Sam Machkovich of Ars Technica called the game itself "brutal" in the volume of materials shipped with it and the estimated playing time, but believed all these feed into a "four-player co-op adventure of your wildest dreams". The game is noted for having a steep learning curve, making it difficult, and is often compared to the Dark Souls series of video games.

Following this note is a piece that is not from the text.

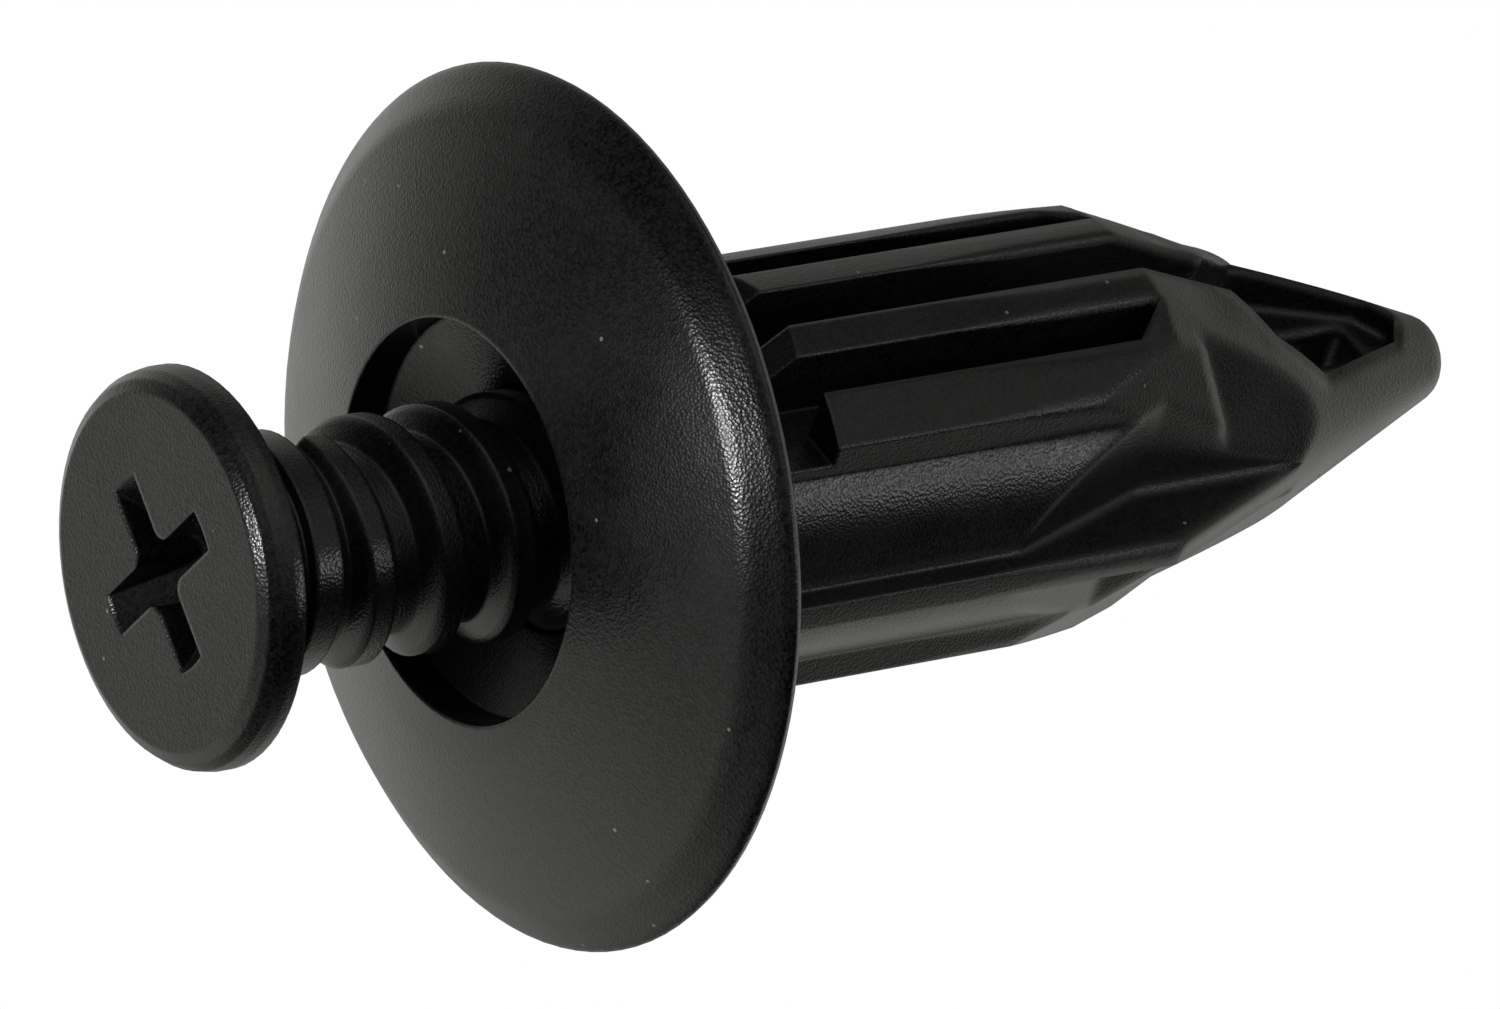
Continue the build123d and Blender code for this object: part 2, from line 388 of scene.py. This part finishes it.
def reshape_front(mesh, normals, shape):
    """Moves the vertices of the flange's front to its true section. Each corner there gets its normal."""
    radius = [Vector(v.co.xy).length for v in mesh.vertices]
    height = [v.co.z for v in mesh.vertices]
    edge = max(zip(radius, height))
    mouth_z = min(height)
    mouth_r = min(r for r, z in zip(radius, height) if z < mouth_z + SAME)
    section = front_section(shape, (mouth_r, mouth_z), edge)
    curve = edge_curve(shape, section, edge)
    round_r = edge[0] - shape.edge_round
    packed_r = edge[0] - PACKED_RIM_ROUND * (1 - math.sin(PACKED_DOME_SLOPE))
    packed_z = edge[1] - PACKED_RIM_ROUND * math.cos(PACKED_DOME_SLOPE)

    leans = {}
    for vertex, r, z in zip(mesh.vertices, radius, height):
        if r > edge[0] - SAME and abs(z - edge[1]) < SAME:
            leans[vertex.index] = math.radians(90)
            continue
        highest = min(edge[1] - SAME, mouth_z + FRONT_LIFT + (r - mouth_r) * FRONT_CLIMB)
        if r < mouth_r - SAME or z > highest:
            continue
        if r < packed_r + SAME:
            way = (r - mouth_r) / (packed_r - mouth_r)
            new_r = mouth_r + (round_r - mouth_r) * (1 - max(1 - way, 0) ** RING_CROWDING)
            new_z, lean = section(new_r)
        else:
            new_r, new_z, lean = curve((z - packed_z) / (edge[1] - packed_z))
        vertex.co = (vertex.co.x * new_r / r, vertex.co.y * new_r / r, new_z)
        leans[vertex.index] = lean

    for face in mesh.polygons:
        if all(v in leans for v in face.vertices):
            for corner in face.loop_indices:
                vertex = mesh.vertices[mesh.loops[corner].vertex_index]
                lean = leans[vertex.index]
                outward = Vector((vertex.co.x, vertex.co.y, 0)).normalized() * math.sin(lean)
                normals[corner] = outward - Vector((0, 0, math.cos(lean)))


class RETAINER_OT_shape_body(bpy.types.Operator):
    """Build the visible body: the legs as they are, and the flange's front with its knee and rolled rim"""

    bl_idname = "retainer.shape_body"
    bl_label = "Build the body"

    def execute(self, context):
        mesh, normals = merged_copy("retainer_body", "moulded_body")
        reshape_front(mesh, normals, context.scene.retainer_flange)
        for face in mesh.polygons:
            face.use_smooth = True
        mesh.normals_split_custom_set(normals)
        body = bpy.data.objects.new("moulded_body", mesh)
        context.scene.collection.objects.link(body)
        mesh.materials.append(moulded_plastic("nylon_moulded_black", context.scene.retainer_body_finish))
        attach(body, "body")
        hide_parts("retainer_body")
        return {"FINISHED"}


class RETAINER_OT_finish_screw(bpy.types.Operator):
    """Give the screw its moulded acetal finish"""

    bl_idname = "retainer.finish_screw"
    bl_label = "Finish the screw"

    def execute(self, context):
        finish = context.scene.retainer_screw_finish
        cover("expander_screw", moulded_plastic("acetal_moulded_black", finish))
        return {"FINISHED"}


def aimed(location, target, roll=0.0):
    """World matrix of a camera or lamp at a place, looking at a target, turned about its line of sight."""
    back = (location - target).normalized()
    turn = back.to_track_quat("Z", "Y").to_matrix()
    spin = Matrix.Rotation(roll, 3, "Z")
    return Matrix.Translation(location) @ (turn @ spin).to_4x4()


def photo_camera(studio):
    """Camera at the photograph's angle: from below and beside the head, rolled until the shank lies down."""
    scene = bpy.context.scene
    lens = bpy.data.cameras.new("camera")
    lens.lens = studio.lens
    lens.sensor_width = 36.0
    lens.clip_start = 0.01
    lens.clip_end = 10.0
    camera = bpy.data.objects.new("camera", lens)
    scene.collection.objects.link(camera)
    aim = Vector(studio.camera_aim)
    azimuth, elevation = studio.camera_azimuth, studio.camera_elevation
    level = math.cos(elevation)
    back = Vector((math.sin(azimuth) * level, -math.cos(azimuth) * level, math.sin(elevation)))
    camera.matrix_world = aimed(aim + back * studio.camera_distance, aim, studio.camera_roll)
    scene.camera = camera


def camera_direction(right, up, forward):
    """Direction in the part's frame of one given by the camera's right, up and forward."""
    turn = bpy.context.scene.camera.matrix_world.to_3x3()
    return turn @ Vector((right, up, -forward)).normalized()


def pale_world(scene):
    """World that is white to the camera. To the part it is soft lights, each named for its place."""
    world = bpy.data.worlds.new("pale_studio")
    scene.world = world
    world.use_nodes = True
    tree = world.node_tree
    tree.nodes.clear()
    direction = add(tree, "ShaderNodeTexCoord").outputs["Generated"]
    total = None
    for name, toward, strength in SOFT_LIGHTS:
        facing = add(tree, "ShaderNodeVectorMath", {0: direction}, operation="DOT_PRODUCT", name=name)
        facing.inputs[1].default_value = camera_direction(*toward)
        front = add(tree, "ShaderNodeMath", {0: facing.outputs["Value"]}, operation="MAXIMUM")
        front.inputs[1].default_value = 0
        soft = add(tree, "ShaderNodeMath", {0: front.outputs[0]}, operation="POWER")
        soft.inputs[1].default_value = LIGHT_FALLOFF
        level = add(tree, "ShaderNodeMath", {0: soft.outputs[0]}, operation="MULTIPLY")
        level.inputs[1].default_value = strength
        if total:
            level = add(tree, "ShaderNodeMath", {0: level.outputs[0], 1: total}, operation="ADD")
        total = level.outputs[0]
    light = add(tree, "ShaderNodeBackground", {"Strength": total}, Color=(*linear(LIGHT_COLOUR), 1))
    white = add(tree, "ShaderNodeBackground", Color=(1, 1, 1, 1), Strength=1.0)
    rays = add(tree, "ShaderNodeLightPath")
    seen = rays.outputs["Is Camera Ray"]
    mixed = add(tree, "ShaderNodeMixShader", {0: seen, 1: light.outputs[0], 2: white.outputs[0]})
    add(tree, "ShaderNodeOutputWorld", {"Surface": mixed.outputs[0]})


def one_sided_floor(studio):
    """Pale floor under the screw's head. It is clear from below, because the camera looks up past it.

    It takes the part's shadow, but it sends no light to the part and keeps none from it. The face of the
    screw's head lies just over it, and would be black.
    """
    material = bpy.data.materials.new("paper_pale_matt")
    material.use_nodes = True
    tree = material.node_tree
    tree.nodes.clear()
    back = add(tree, "ShaderNodeNewGeometry").outputs["Backfacing"]
    paper = add(tree, "ShaderNodeBsdfDiffuse", Color=(*studio.floor_colour, 1))
    glow = add(tree, "ShaderNodeEmission", Strength=studio.floor_glow)
    pale = add(tree, "ShaderNodeAddShader", {0: paper.outputs[0], 1: glow.outputs[0]})
    clear = add(tree, "ShaderNodeBsdfTransparent")
    mixed = add(tree, "ShaderNodeMixShader", {0: back, 1: pale.outputs[0], 2: clear.outputs[0]})
    add(tree, "ShaderNodeOutputMaterial", {"Surface": mixed.outputs[0]})

    low = cad_box[0].z - FLOOR_GAP
    half = studio.floor_size / 2
    corners = [(-half, -half, low), (half, -half, low), (half, half, low), (-half, half, low)]
    mesh = bpy.data.meshes.new("floor")
    mesh.from_pydata(corners, [], [(0, 1, 2, 3)])
    mesh.materials.append(material)
    floor = bpy.data.objects.new("floor", mesh)
    bpy.context.scene.collection.objects.link(floor)
    floor.visible_diffuse = False
    floor.visible_glossy = False
    floor.visible_shadow = False


def lamp(name, toward, size_mm, distance_mm, watts):
    """Soft square lamp in a direction from the part, given in the camera's right, up and forward."""
    centre = (cad_box[0] + cad_box[1]) / 2
    light = bpy.data.lights.new(name, "AREA")
    light.shape = "SQUARE"
    light.size = size_mm * MM
    light.energy = watts
    holder = bpy.data.objects.new(name, light)
    bpy.context.scene.collection.objects.link(holder)
    holder.matrix_world = aimed(centre + camera_direction(*toward) * distance_mm * MM, centre)
    holder.visible_camera = False


class RETAINER_OT_stage(bpy.types.Operator):
    """Set up the camera, the pale world, the floor and the lamps"""

    bl_idname = "retainer.stage"
    bl_label = "Set up the stage"

    def execute(self, context):
        studio = context.scene.retainer_studio
        context.scene.view_settings.view_transform = "Standard"
        photo_camera(studio)
        pale_world(context.scene)
        one_sided_floor(studio)
        for settings in LAMPS:
            lamp(*settings)
        return {"FINISHED"}


class RETAINER_PT_panel(bpy.types.Panel):
    """Lists the steps that build the scene, and their settings"""

    bl_idname = "RETAINER_PT_panel"
    bl_label = "Panel retainer"
    bl_space_type = "VIEW_3D"
    bl_region_type = "UI"
    bl_category = "Retainer"

    def draw(self, context):
        for step in STEPS:
            self.layout.operator(step.bl_idname)
        for group in GROUPS:
            settings = getattr(context.scene, group)
            box = self.layout.box()
            for name in settings.__annotations__:
                box.prop(settings, name)


GROUPS = {
    "retainer_flange": FlangeShape,
    "retainer_body_finish": MouldedFinish,
    "retainer_screw_finish": MouldedFinish,
    "retainer_studio": StudioSettings,
}
STEPS = (RETAINER_OT_shape_body, RETAINER_OT_finish_screw, RETAINER_OT_stage)
CLASSES = (FlangeShape, MouldedFinish, StudioSettings, *STEPS, RETAINER_PT_panel)


def register():
    for cls in CLASSES:
        bpy.utils.register_class(cls)
    for name, group in GROUPS.items():
        setattr(bpy.types.Scene, name, PointerProperty(type=group))


def unregister():
    for name in GROUPS:
        delattr(bpy.types.Scene, name)
    for cls in reversed(CLASSES):
        bpy.utils.unregister_class(cls)


def main():
    register()
    bpy.ops.retainer.shape_body()
    bpy.ops.retainer.finish_screw()
    bpy.ops.retainer.stage()


if __name__ == "__main__":
    main()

Lillian Cohen-Moore of Bitch noted that much of the art in Kingdom Death: Monster contains overtly sexual poses and looks for the female figurines and artwork in the game, stating that "This scale of female sexualization in Kingdom Death's characterizations outweighs, for me, any other merits this game could have going for it". Poots replied that, as the game is not intended for younger audiences, he did not want to hamper his team of artists, instead allowing them to "bring forth their full potential and feel comfortable exploring a nightmare horror world". Poots stated that Kingdom Death includes pinup poses, inspired by pin-up models of the 1950s and 1960s of both male and female characters, feeling they are appropriate for the mature audiences intended for the game. Charlie Hall of Polygon found that some of the imagery within the game's manual and figures was somewhat grotesque and explicit, turning off some players and drawing attention away from the actual game itself, which he otherwise considered "masterful".